Hello everybody,
I recently had a "dirty" cache problem on my nginx configuration in AWS, which balances the load against various containers (in ECS).
I have several nginx (balancing via ELB) that handle requests to containers (nginx points to the various ALBs and therefore targetgroups).
I try to explain the timeline of the problem:
- we had some problems with the containers, the ELBs replied 502
- this 502 has been cached (due to the "proxy_cache_valid any 10s;" directive)
- when we got the container back up and running, however, it continued to have 502s
- The problem is that our container has "no-cache, no-store, no-transform" as its cache-control, and therefore since the cache-control value of the server in response has a higher priority the value in the cache does not has been updated.
- Having set the directive "proxy_cache_lock on;" and "proxy_cache_lock_timeout 1s;" all concurrent requests to this resource were blocked to allow the cached resource to be updated
- having also set the directive "proxy_cache_use_stale error timeout updating http_500;" the cached resource was returned for all concurrent requests that lasted more than one second.

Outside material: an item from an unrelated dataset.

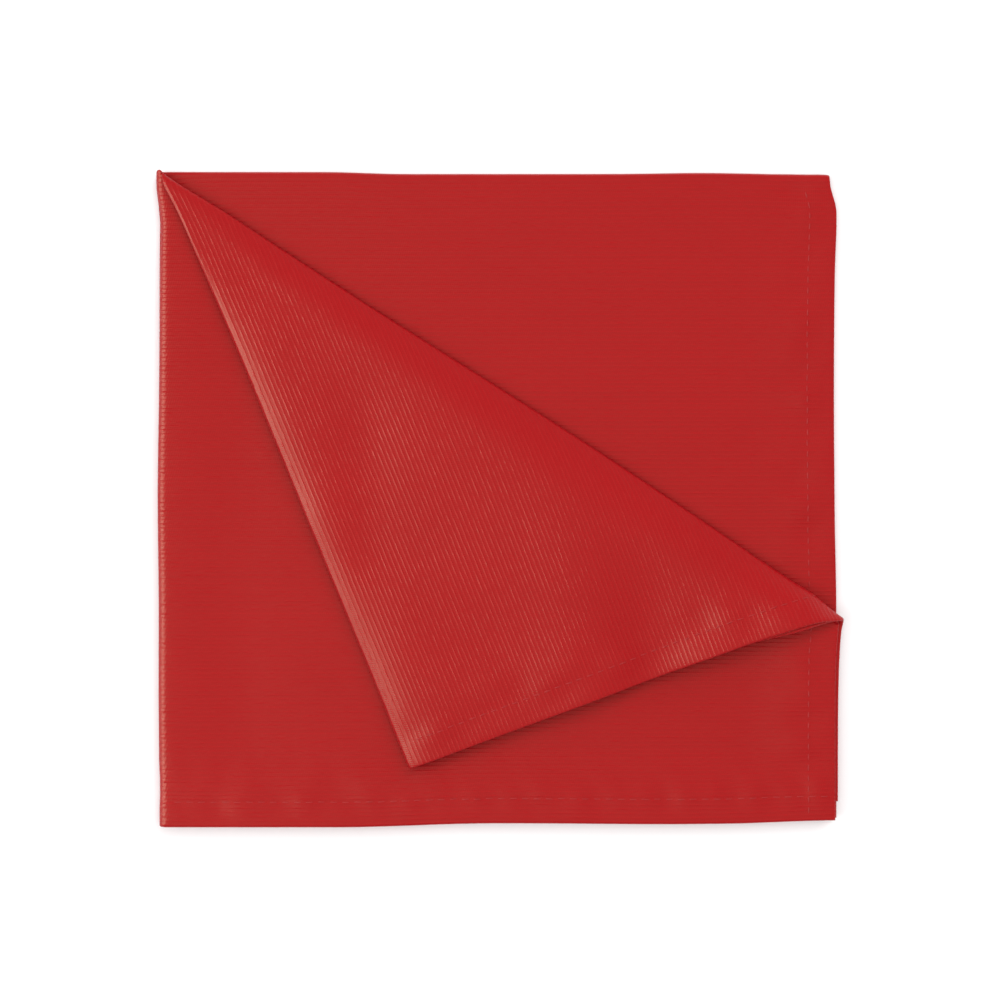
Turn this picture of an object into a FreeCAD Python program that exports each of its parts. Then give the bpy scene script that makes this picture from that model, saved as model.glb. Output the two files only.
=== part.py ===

x-cache has the variable "$upstream_cache_status" as value
nginx proxy_* configuration:
"""
proxy_http_version 1.1;
proxy_redirect off;
proxy_set_header Host "$target_host";
proxy_set_header X-Real-IP "$client_ip";
proxy_set_header X-Forwarded-For "$http_x_forwarded_for";
proxy_set_header Accept-Encoding "";
client_max_body_size 1024m;
client_body_buffer_size 128k;
proxy_send_timeout 90;
proxy_read_timeout 330;
proxy_buffers 32 4k;
proxy_buffering on;
proxy_buffer_size 16k;
proxy_busy_buffers_size 64k;
proxy_request_buffering on;
proxy_cache_path /mnt/cache/main levels=2 keys_zone=main:16m inactive=24h max_size=1G;
proxy_ignore_client_abort off;
proxy_max_temp_file_size 1024M;
proxy_ignore_headers X-Accel-Expires;
proxy_next_upstream error timeout non_idempotent;
proxy_connect_timeout 5s;
proxy_cache_valid any 10s;
proxy_cache_use_stale error timeout updating http_500;
proxy_cache_lock on;
proxy_cache_lock_timeout 1s;
proxy_cache_key "$host$request_uri";
proxy_cache main;
proxy_pass http://$elb_endpoint;
"""
response of container:
"""
HTTP/1.1 200 OK
Date: Tue, 08 Jun 2021 08:46:04 GMT
Content-Type: application/json
Transfer-Encoding: chunked
Connection: keep-alive
Vary: Accept-Encoding,Accept
Cache-Control: no-cache, no-store, no-transform
"""
response of container through nginx (502):
"""
HTTP/1.1 502 Bad Gateway
Content-Type: text/html
Date: Tue, 08 Jun 2021 08:46:11 GMT
X-Cache: UPDATING
X-Robots-Tag: noindex
Content-Length: 122
Connection: keep-alive
"""
response of container through nginx (200):
"""
HTTP/1.1 200 OK
Cache-Control: no-cache, no-store, no-transform
Content-Type: application/json
Date: Tue, 08 Jun 2021 08:46:15 GMT
Vary: Accept-Encoding
Vary: Accept-Encoding,Accept
X-Cache: EXPIRED
X-Robots-Tag: noindex
transfer-encoding: chunked
Connection: keep-alive
"""
response of elb (502):
"""
HTTP/1.1 502 Bad Gateway
Server: awselb/2.0
Date: Mon, 07 Jun 2021 22:04:03 GMT
Content-Type: text/html
Content-Length: 122
Connection: close
"""
nginx version: 1.13.6
Is there a way to cache everything (even 5xx errors) for up to 10 seconds avoiding this problem?